I'll Take Romance is an album by saxophonist Bud Shank released on the World Pacific label.

Reception

In an AllMusic review by Jason Ankeney, he states: "Far removed from the sometimes bloodless sensibilities of the West Coast cool school, I'll Take Romance is as warm as its title portends.
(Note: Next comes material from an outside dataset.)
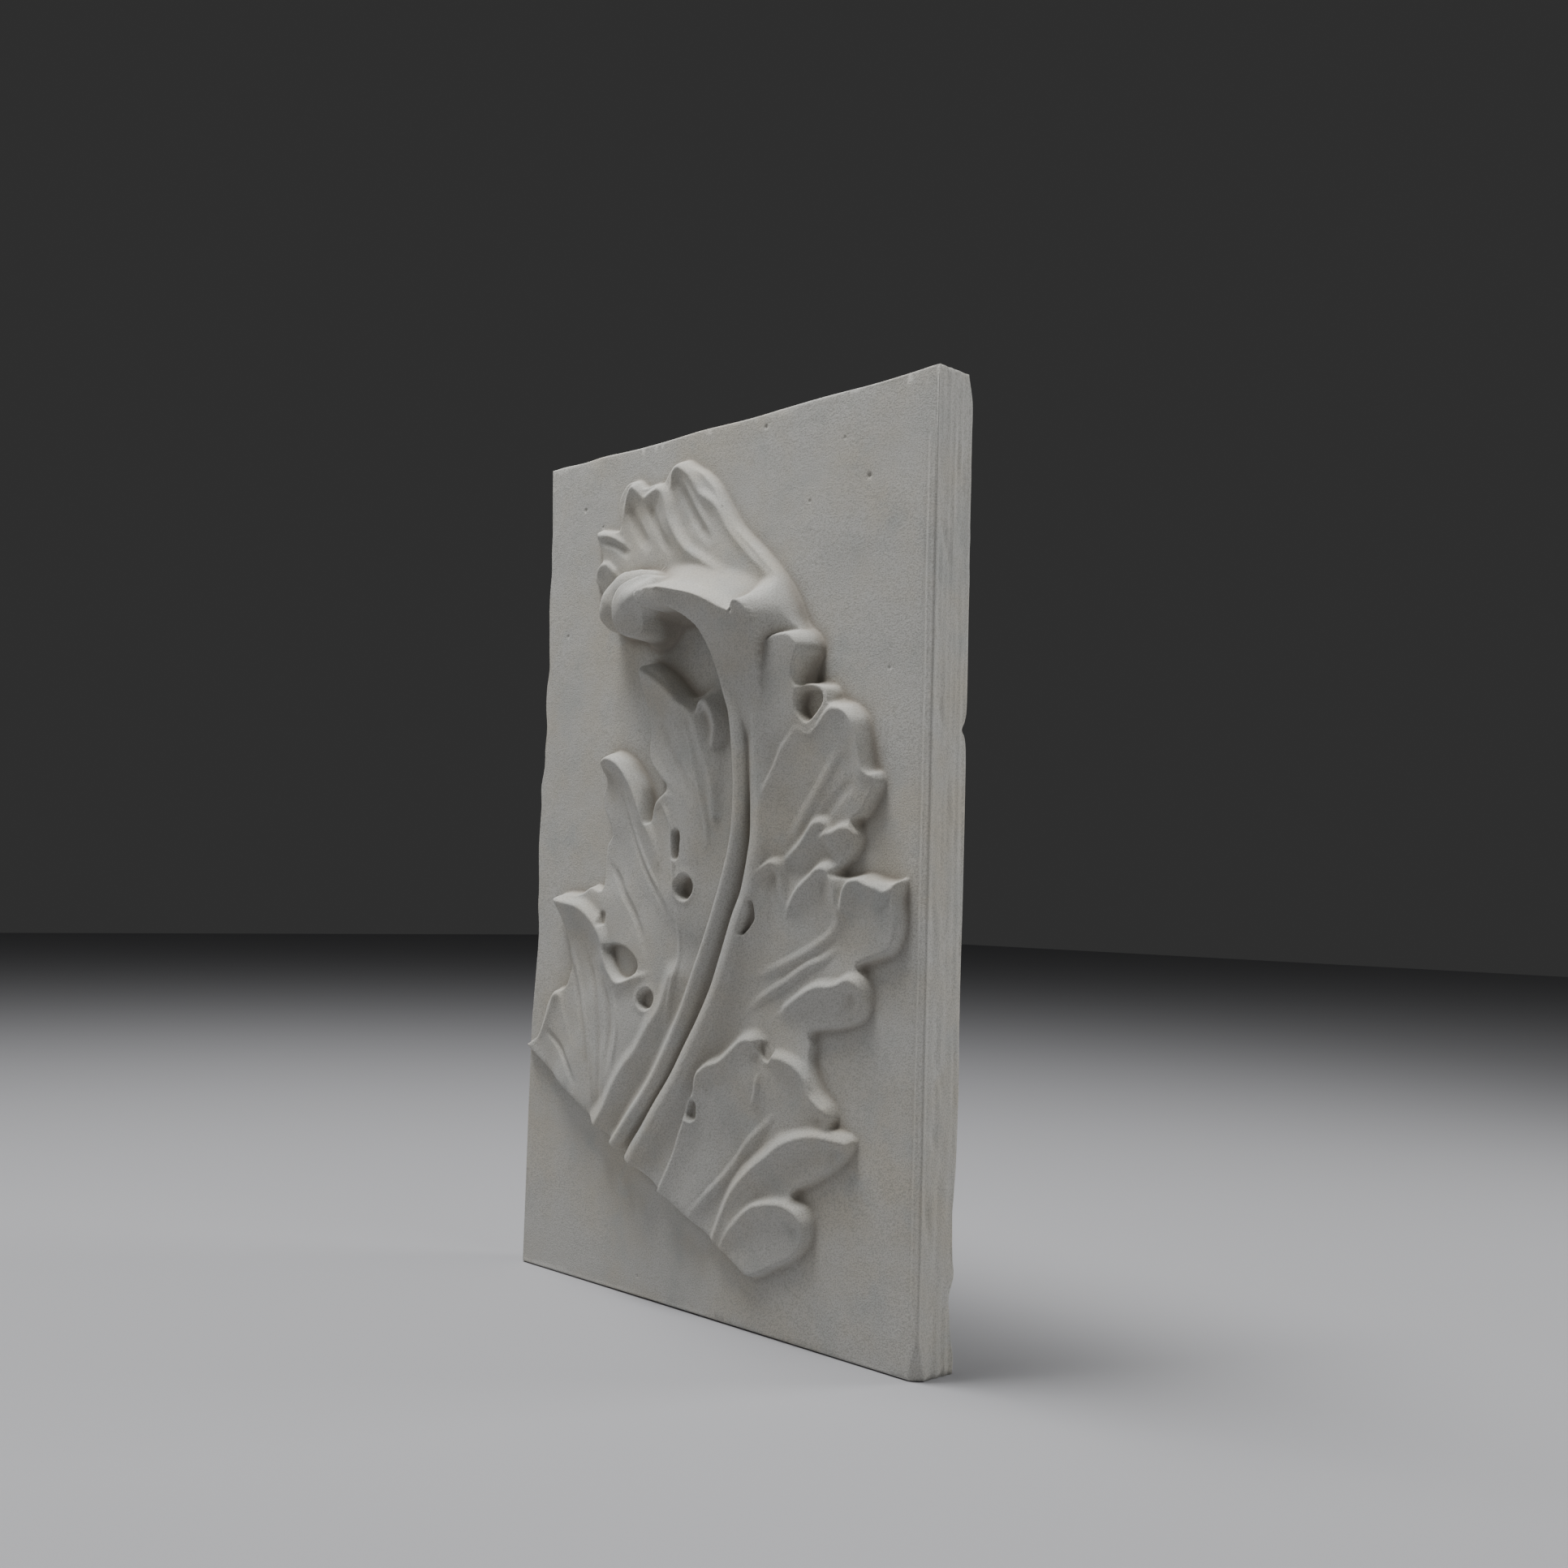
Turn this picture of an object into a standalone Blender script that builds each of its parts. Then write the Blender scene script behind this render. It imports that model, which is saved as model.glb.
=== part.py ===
"""Plaster cast wall panel: half of an acanthus leaf in relief on a rectangular slab.

The panel is one solid. Its back lies in the plane y = 0 and it faces -Y, with +Z up and the
origin at the centre of the back. The relief is one height field over the slab's face. A lobe
is a rim from which the leaf falls away on both sides, like a tile turned up at its edge. The
lobes lie over a thin swelling sheet, each part of the leaf is trimmed to its outline, and the
curl, its rolls, the stem's beads, the ribs and the drilled eyes are laid or cut on these.
"""
import math

import bmesh
import bpy
import numpy as np

# Slab
PANEL_WIDTH = 0.390
PANEL_HEIGHT = 0.600
SLAB_THICKNESS = 0.0346
ARRIS_RADIUS = 0.003
ARRIS_STEPS = 3
BACK_ARRIS = 0.0015
CORNER_LOSS = 0.006

# Leaf: its height from the cut foot to the top lobe, how far the curl stands off the face and
# the place of its middle on the slab
LEAF_HEIGHT = 0.536
RELIEF_DEPTH = 0.047
LEAF_ACROSS = 0.0
LEAF_UP = 0.0085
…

The string arrangements are sweet but never sentimental, boasting a sensitivity that colors but never overwhelms Shank's lyrical alto and flute".

Track listing
 "Smoke Gets in Your Eyes" (Jerome Kern, Otto Harbach) - 2:21
 "Deep Purple" (Peter DeRose, Mitchell Parish) - 2:48
 "Out of This World" (Harold Arlen, Johnny Mercer) - 2:03
 "What a Difference a Day Made" (María Grever, Stanley Adams) - 2:54
 "Embraceable You" (George Gershwin, Ira Gershwin) - 2:30
 "I'll Take Romance" (Oscar Hammerstein II, Ben Oakland) - 1:56
 "These Foolish Things" (Jack Strachey, Eric Maschwitz, Harry Link) - 2:31
 "Someone to Watch Over Me" (George Gershwin, Ira Gershwin) - 3:43
 "You Are Too Beautiful" (Richard Rodgers, Lorenz Hart) - 2:26
 "How Deep Is the Ocean?" (Irving Berlin) - 4:30
 "When Your Lover Has Gone" (Einar Aaron Swan) - 2:30

Personnel 
Bud Shank - alto saxophone, flute
Giulio Libano - trumpet (tracks 1, 2, 4-8 & 10)
Bob Brookmeyer - valve trombone (tracks 3, 9 & 11)
Appio Squajella - flute, French horn (tracks 1, 2, 4-8 & 10)
Glauco Masetti - alto saxophone (tracks 1, 2, 4-8 & 10) 
Eraldo Volonte - tenor saxophone (tracks 1, 2, 4-8 & 10) 
Fausto Papetti - baritone saxophone  (tracks 1, 2, 4-8 & 10)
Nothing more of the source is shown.